The trustee's redness is closer to pink than the crimson that flushed many others this year, given its error was relatively minor when placed against announcements of multi million-dollar write-offs.

Nuhaka unitholders received a letter recently clarifying tax treatment of distributions from the fund.

Perpetual general manager strategy and projects Jeff Stainland referred to unitholders' receipt on June 27 of a taxable distribution of 91c a unit.

"This distribution was made either without the deduction of tax, or, if you are non-resident, with tax deducted at either 10% or 15%."

Mr Stainland said Perpetual was writing to unitholders to clarify their tax obligations with respect to the distribution.

"In the annual report for the year ended March 31, 2003, we stated that the distribution will be paid less resident withholding tax if applicable.' Subsequently, for those subject to the resident withholding tax regime, the applicable amount of tax was not deducted."

Perpetual restated a basic point of tax law.

"You are required, under the tax law, to file an income tax return for each year in which you receive a taxable distribution from the fund (whether or not tax has been deducted).

"In your return you are required to declare the taxable distribution and account for tax at the time of distribution against their tax liabilities. This amount has instead already been paid to you."
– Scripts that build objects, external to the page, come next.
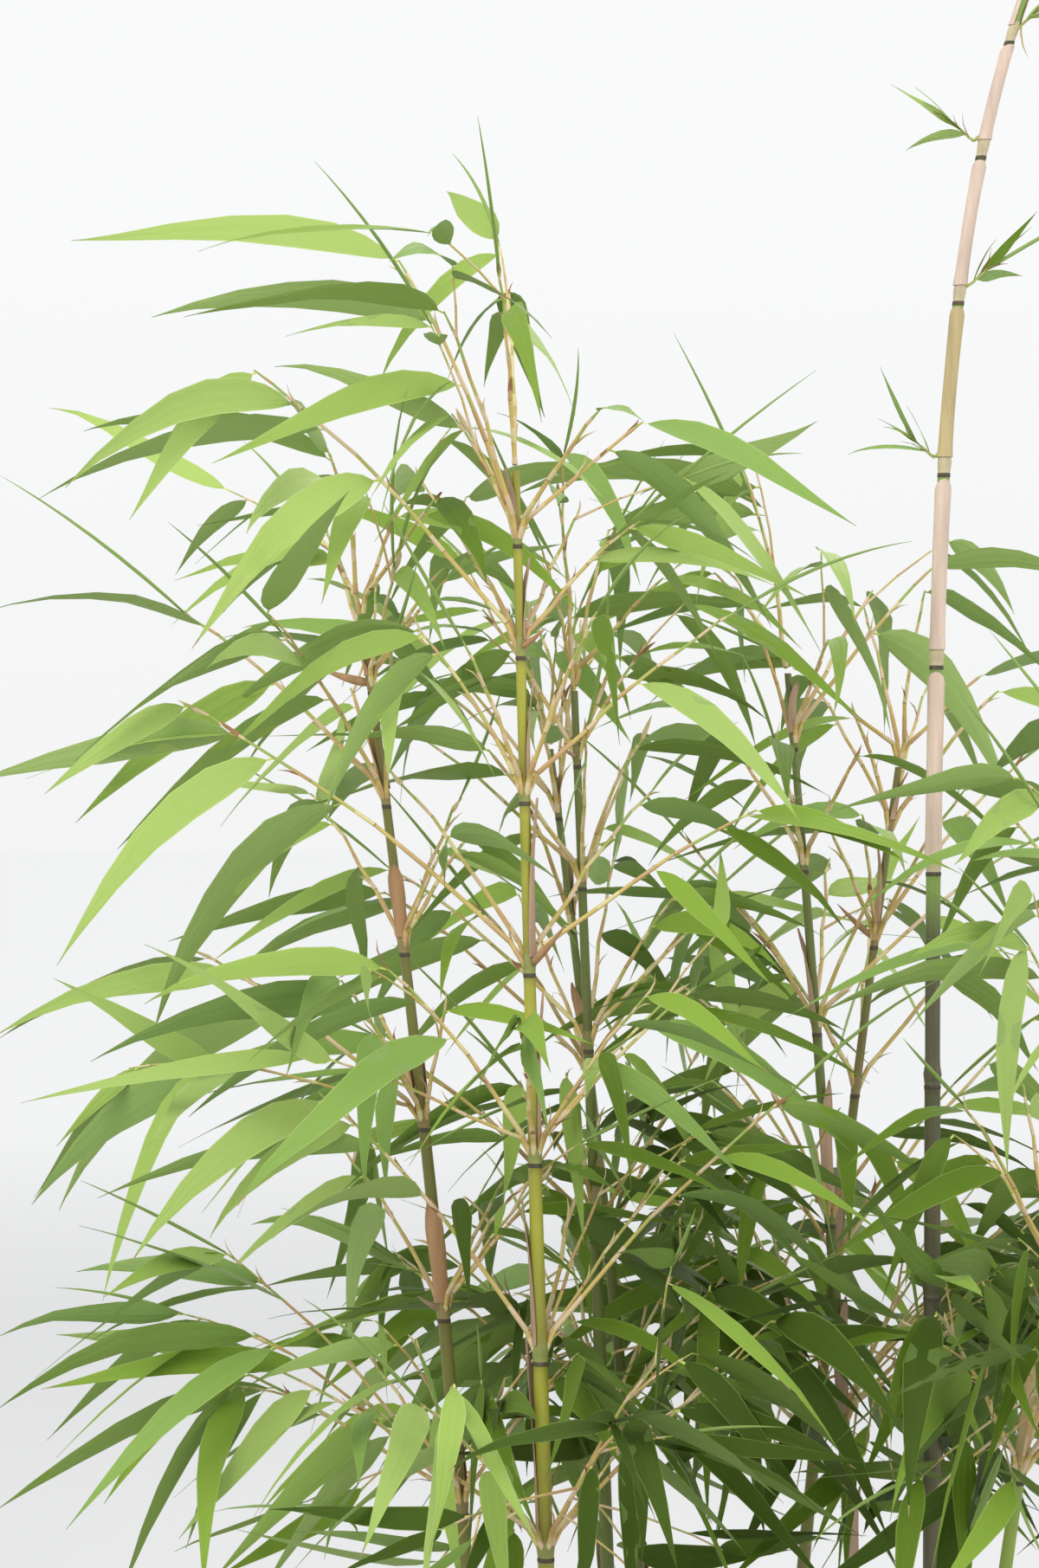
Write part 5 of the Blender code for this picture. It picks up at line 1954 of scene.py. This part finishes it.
# %% Buds at the joints
BUD_CHANCE = 0.3
BUD_ABOVE, BUD_SUNK, BUD_TURN, BUD_RISE = 0.005, 0.6, (-70, 70), (8, 62)
BUD_LENGTH, BUD_THICK, BUD_BEND = (0.012, 0.030), (0.055, 0.075), 0.12
BUD_STATIONS, BUD_SHARES = (0, 0.15, 0.35, 0.6, 0.85, 1), (1.0, 1.25, 1.2, 0.9, 0.45, 0.08)

parts = []
for culm in CULMS:
    for j, z in enumerate(joint_heights(culm)[:-1]):
        rng = random.Random(f"cane bud {culm.name} {j}")
        if rng.random() > BUD_CHANCE:
            continue
        turn = bud_side(culm, j) + 180 + rng.uniform(*BUD_TURN)
        out, length = heading(turn, 0), rng.uniform(*BUD_LENGTH)
        first = culm_axis(culm, z + BUD_ABOVE) + out * culm_radius(culm, z) * BUD_SUNK
        way = heading(turn, rng.uniform(*BUD_RISE))
        path = [first + way * length * s + UP * length * BUD_BEND * s * s for s in BUD_STATIONS]
        thick = length * rng.uniform(*BUD_THICK)
        parts.append((*tube(path, [thick * k for k in BUD_SHARES]), rng.choice((0, 2))))
finish_piece(joined_mesh("cane_buds", parts, sheath_materials), "cane")

# %% [markdown]
# ## Floor and end
# The floor is one large pale disc, marked as stage, which turns paler with distance. The sizes
# of the solid box and of the finished plant are written side by side, so that they can be
# compared.

# %% Floor
FLOOR_RADIUS, FLOOR_SIDES = 55, 96
FLOOR_NEAR, FLOOR_FAR = (0.60, 0.602, 0.605, 1), (0.93, 0.932, 0.935, 1)
PALE_FROM, PALE_TO = 2.0, 9.0

deselect_all()
bpy.ops.mesh.primitive_circle_add(vertices=FLOOR_SIDES, radius=FLOOR_RADIUS, fill_type="NGON")
floor = bpy.context.active_object
floor.name = "floor"
pale_floor, tree, surface = new_material("pale_floor")
surface.inputs["Roughness"].default_value = 0.95
place = add_node(tree, "TexCoord")
distance = add_node(tree, "VectorMath", operation="LENGTH")
paler = fade(tree, distance, "Value", PALE_FROM, PALE_TO, (FLOOR_NEAR, FLOOR_FAR))
wire(tree, (place, "Object", distance, 0), (paler, MIX_OUT, surface, "Base Color"))
floor.data.materials.append(pale_floor)
print("floor:", 2 * FLOOR_RADIUS, "m across")
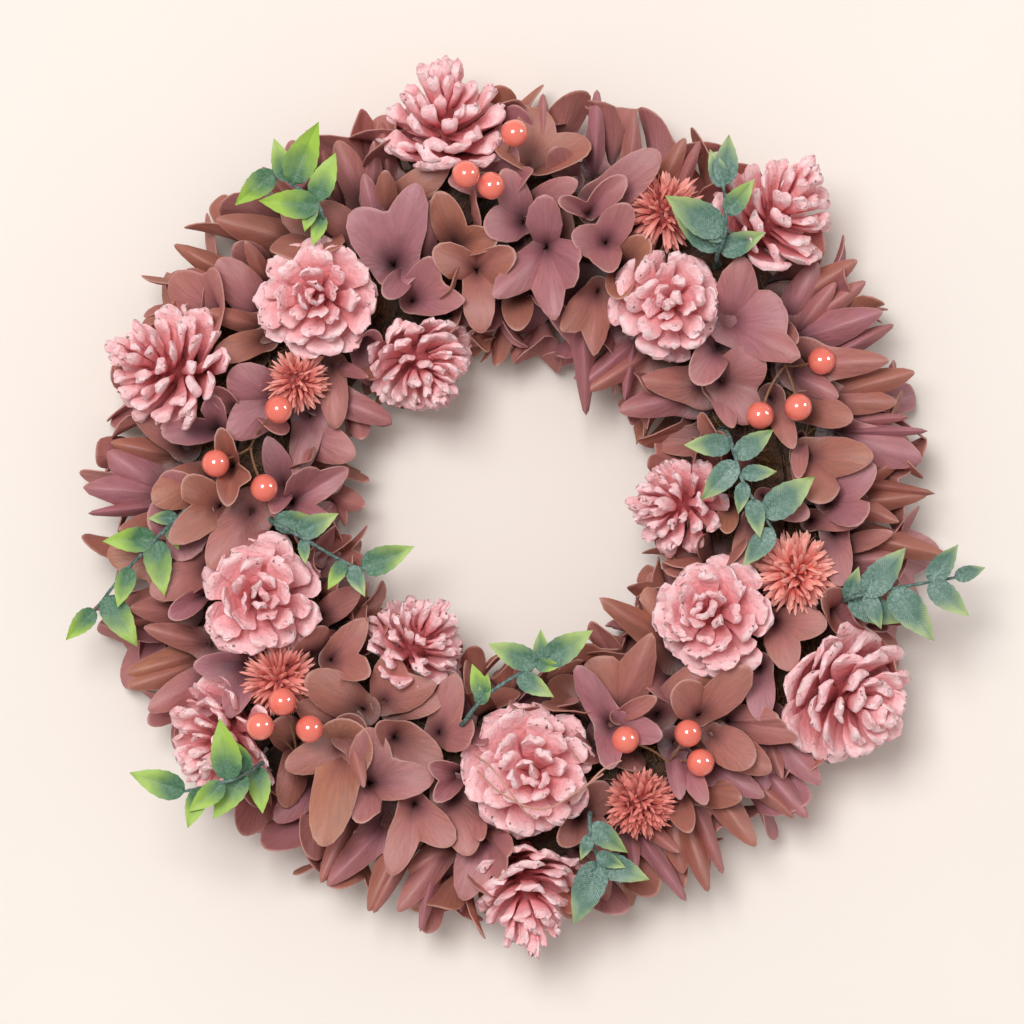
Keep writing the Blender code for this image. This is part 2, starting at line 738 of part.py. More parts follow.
def petal_blades(point, outward, axis, spin, length, spread, width, thick):
    """One bloom: blades round its axis that open by the spread, wide at two thirds and blunt at the end."""
    matrix = frame_of(axis, point - outward * PETAL_ROOT_DEPTH, spin)
    blades = []
    for petal in range(PETALS):
        turn = petal * math.tau / PETALS
        side = Vector((math.cos(turn), math.sin(turn), 0))
        across = Vector((-math.sin(turn), math.cos(turn), 0))
        bm = bmesh.new()
        bmesh.ops.create_grid(bm, x_segments=1, y_segments=2, size=0.5)
        for vertex in bm.verts:
            share, wide, bend = PETAL_OUTLINE[round(2 * vertex.co.y) + 1]
            open_by = spread * bend
            along = side * math.sin(open_by) + Vector((0, 0, math.cos(open_by)))
            out = across * (vertex.co.x * wide * width)
            vertex.co = side * PETAL_ROOT_RADIUS + along * (share * length) + out
        bmesh.ops.remove_doubles(bm, verts=bm.verts, dist=MERGE)
        bmesh.ops.solidify(bm, geom=bm.faces[:], thickness=thick)
        bmesh.ops.recalc_face_normals(bm, faces=bm.faces)
        bm.transform(matrix)
        blades.append(bm)
    return blades


def near_ornament(point):
    """True if a bloom rooted there would stand under a cone or a dried flower."""
    for clock, radius, lean_out, _, diameter, length in CONES:
        foot, _ = on_bed(clock, radius - RING_RADIUS / MM)
        middle = foot + direction(clock, lean_out) * length * ORNAMENT_MIDDLE * MM
        if (middle - point).length < diameter * ORNAMENT_SHADE * MM:
            return True
    for clock, radius, _, diameter in FLOWERS:
        foot, _ = on_bed(clock, radius - RING_RADIUS / MM)
        if (foot - point).length < diameter * ORNAMENT_SHADE * MM:
            return True
    return False


def bloom_tries(lean, draw):
    """The tries for one bloom, most wanted first: (lean out, lean round, spin, size)."""
    for attempt in range(PETAL_TRIES):
        loose = attempt / PETAL_TRIES
        freedom = 1 + BLOOM_LOOSER * loose
        yield (
            lean + draw.uniform(-BLOOM_LEAN_DEG, BLOOM_LEAN_DEG) * freedom,
            draw.uniform(-BLOOM_ROUND_DEG, BLOOM_ROUND_DEG) * freedom,
            draw.uniform(0, math.tau),
            BLOOM_SIZE - BLOOM_SHRINK * loose + draw.uniform(-BLOOM_SIZE_SPREAD, BLOOM_SIZE_SPREAD),
        )


def build_beds(collection):
    """The beds of the bunches, by (side, number): side 1 is the outer half of the ring, and -1 the inner."""
    beds = {}
    for side, word in ((1, "outer"), (-1, "inner")):
        for number in range(BUNCHES):
            name = f"petal_bunch_{word}_{number + 1:02d}"
            beds[side, number] = bed_piece(name, side, number, collection)
    return beds


def build_petals(beds, trees, collection):
    """The blooms, row by row, wherever there is room, each bunch's blooms and its bed fused in one node."""
    names = {key: bed.name for key, bed in beds.items()}
    bunches = {key: [bed] for key, bed in beds.items()}
    bed_trees = {key: tree_of([mesh_shape(bed)]) for key, bed in beds.items()}
    grown = []
    for row_number, (out, lean_out, spacing, length, width, spread) in enumerate(PETAL_ROWS.values()):
        draw = random.Random(PETAL_SEED + row_number)
        last_root = None
        for step in range(int(360 / CLOCK_STEP)):
            clock = (step + draw.uniform(0, 1)) * CLOCK_STEP
            point, outward = on_bed(clock, out)
            crowded = any((point - root).length < spacing * ROW_SPACING * MM for root, _ in grown)
            if last_root and (point - last_root).length < spacing * MM:
                crowded = True
            if crowded or near_ornament(point):
                continue
            key = (1 if out >= 0 else -1), int(clock // (360 / BUNCHES))
            others = trees + [tree for other, tree in bed_trees.items() if other != key]
            others += [tree for root, tree in grown if (point - root).length < BLOOM_REACH]
            for lean, lean_round, spin, size in bloom_tries(lean_out, draw):
                axis = direction(clock, lean, lean_round)
                bloom = point, outward, axis, spin, length * size * MM, math.radians(spread)
                wide = petal_blades(*bloom, width * size * MM + 2 * GAP, PETAL_THICK + 2 * GAP)
                shapes = [bmesh_shape(bm) for bm in wide]
                blocked = any(in_the_way(shape, others) for shape in shapes)
                for bm in wide:
                    bm.free()
                if not blocked:
                    last_root = point
                    grown.append((point, tree_of(shapes)))
                    for bm in petal_blades(*bloom, width * size * MM, PETAL_THICK):
                        bunches[key].append(object_from(bm, "petal", collection))
                    break
    for key, shapes in bunches.items():
        fuse(names[key], shapes, "petal", collection)


def build_wreath():
    clear_scene()
    wreath = new_collection("christmas_wreath")
    cutters = new_collection("cutters")
    ring = build_ring(wreath)
    pin = build_pin(wreath, cutters, ring)
    beds = build_beds(wreath)
    ground = [tree_of([mesh_shape(bed)]) for bed in beds.values()]
    ring_tree = tree_of([evaluated_shape(ring)])
    standing = [pin]
    for number, row in enumerate(CONES, 1):
        standing.append(build_cone(f"pine_cone_{number:02d}", row, ground, wreath))
    for number, row in enumerate(FLOWERS, 1):
        standing.append(build_flower(f"dried_flower_{number:02d}", row, number, ground, wreath))
    for number, row in enumerate(BERRIES, 1):
        standing.append(build_berries(f"berry_pick_{number:02d}", row, wreath))
    trees = [tree_of([mesh_shape(obj)]) for obj in standing] + [ring_tree]
    for number, row in enumerate(SPRIGS, 1):
        sprig = build_sprig(f"leaf_sprig_{number:02d}", row, trees + ground, wreath)
        trees.append(tree_of([mesh_shape(sprig)]))
    build_petals(beds, trees, wreath)


build_wreath()
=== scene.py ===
"""A christmas wreath for a wall, dressed over its CAD frame with straw, petals, cones, flowers and sprigs.

Metres, +Z up, the front faces -Y and the wall is the plane y = 0. Clock angles are in degrees and run
counter-clockwise from +X as seen from the front. Depth is the distance in front of the wall.
"""

import math

import bpy
import numpy as np
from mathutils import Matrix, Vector


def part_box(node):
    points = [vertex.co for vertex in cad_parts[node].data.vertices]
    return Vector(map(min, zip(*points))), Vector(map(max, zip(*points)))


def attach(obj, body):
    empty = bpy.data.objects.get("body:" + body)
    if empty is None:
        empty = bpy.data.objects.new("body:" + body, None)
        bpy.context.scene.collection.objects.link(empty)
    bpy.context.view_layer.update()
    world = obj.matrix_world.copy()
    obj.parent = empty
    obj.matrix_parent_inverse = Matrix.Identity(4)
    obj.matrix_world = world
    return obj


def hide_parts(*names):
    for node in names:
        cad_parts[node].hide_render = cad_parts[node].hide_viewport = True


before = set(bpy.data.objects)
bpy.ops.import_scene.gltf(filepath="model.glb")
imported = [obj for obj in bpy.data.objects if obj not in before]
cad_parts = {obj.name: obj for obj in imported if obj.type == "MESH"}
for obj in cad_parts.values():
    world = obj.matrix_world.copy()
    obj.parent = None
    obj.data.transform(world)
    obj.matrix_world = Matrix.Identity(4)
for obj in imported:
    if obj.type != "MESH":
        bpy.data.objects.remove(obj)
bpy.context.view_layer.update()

# Ring. A bundle of straw bent to a circle, with a flat back and a domed front, bound with brown twine.
# Nothing of it shows from the front but fibres between the petals.

MM = 0.001
GOLDEN_ANGLE = math.radians(137.508)
CENTRE = np.array((0.0, 0.0, -0.150))
FRONT = np.array((0.0, -1.0, 0.0))
RING_RADIUS = 113 * MM
RING_SECTION = ((20, 0.6), (27, 4), (28, 8), (26, 16), (19, 23), (9, 26.5), (0, 27.2))
STRAW_STRANDS = 900
# How far round the ring a strand runs, its radius in mm, and the least distance of its middle from the wall
STRAW_SPAN_DEG = (14, 46)
STRAW_RADIUS = (0.35, 0.8)
STRAW_OFF_WALL = 0.8 * MM
BODY_OFF_WALL = 1 * MM
TWINE_TURNS = 46
TWINE_RADIUS = 0.6 * MM
TWINE_OFF_WALL = 0.9 * MM


def unit(vectors):
    """Each vector divided by its length."""
    return vectors / np.maximum(np.linalg.norm(vectors, axis=-1, keepdims=True), 1e-12)


def place(clock, radius, depth):
    """Centre + radius x (cos, 0, sin of the clock angle) - depth along +Y, for arrays or numbers."""
    turn = np.radians(clock)
    parts = np.broadcast_arrays(radius * np.cos(turn), -np.asarray(depth), radius * np.sin(turn))
    return CENTRE + np.stack(parts, axis=-1)


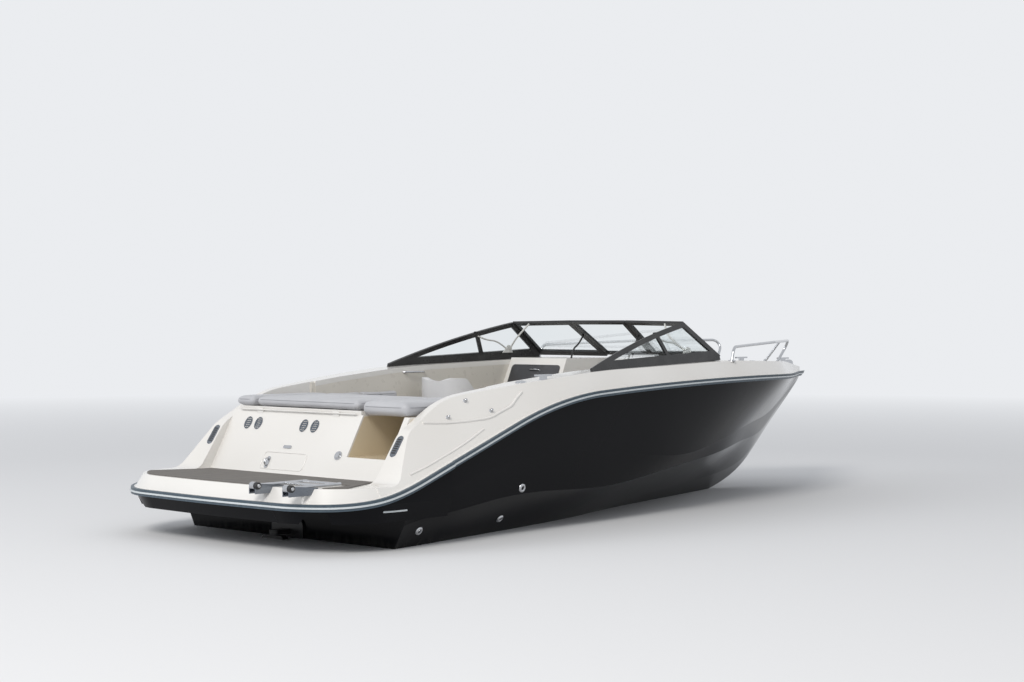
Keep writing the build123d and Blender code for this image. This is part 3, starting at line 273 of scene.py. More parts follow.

It was "important" for unitholders and the fund that the former complied with tax obligations regarding the distribution.

Perpetual had received "a number of queries from unitholders on this issue" and trusted the letter cleared up any confusion that had arisen. In essence, tax was supposed to have been deducted from the payment before distribution but that failed to happen.

Fair enough; everyone makes mistakes.

Some unitholders' eyebrows might have shot up to less dizzy heights if Perpetual's letter had a slight apology for the non-deduction and for "any confusion" that arose.

Tax can be a complex matter (although deducting withholding tax is simple), as shown in cases that get to the highest courts. Inland Revenue wins some, taxpayers win some.

It was reported recently Bank of New Zealand's fund managers had used incorrect tax values for some funds.

The amount involved was relatively small, being about 1.7% of the total investment, but affected investors' positions in the funds.

Mistakes, minor and horrendous, have been a fact of life in business and public administration for years and will continue as along as humans run systems, including computers. Everyone has heard the mantra "computer error" to explain some foul-up in accounts and general financial data.

Some years ago someone advised The National Business Review to read carefully the accounts included in the Reserve Bank's annual report.

It took some time before the secret emerged: there was an error in the balance sheet (as the statement of financial position was then known) so that one side was totalled incorrectly and could not balance.

There was no shattering effects on public confidence in the overseers of the banking system, merely a realisation that even gurus can stumble.

Investors are usually concerned about the big errors and actions that fall over the boundary between errors and fraud.

We saw many examples of both classes in several countries over the past two years.

They were neither minor nor amusing.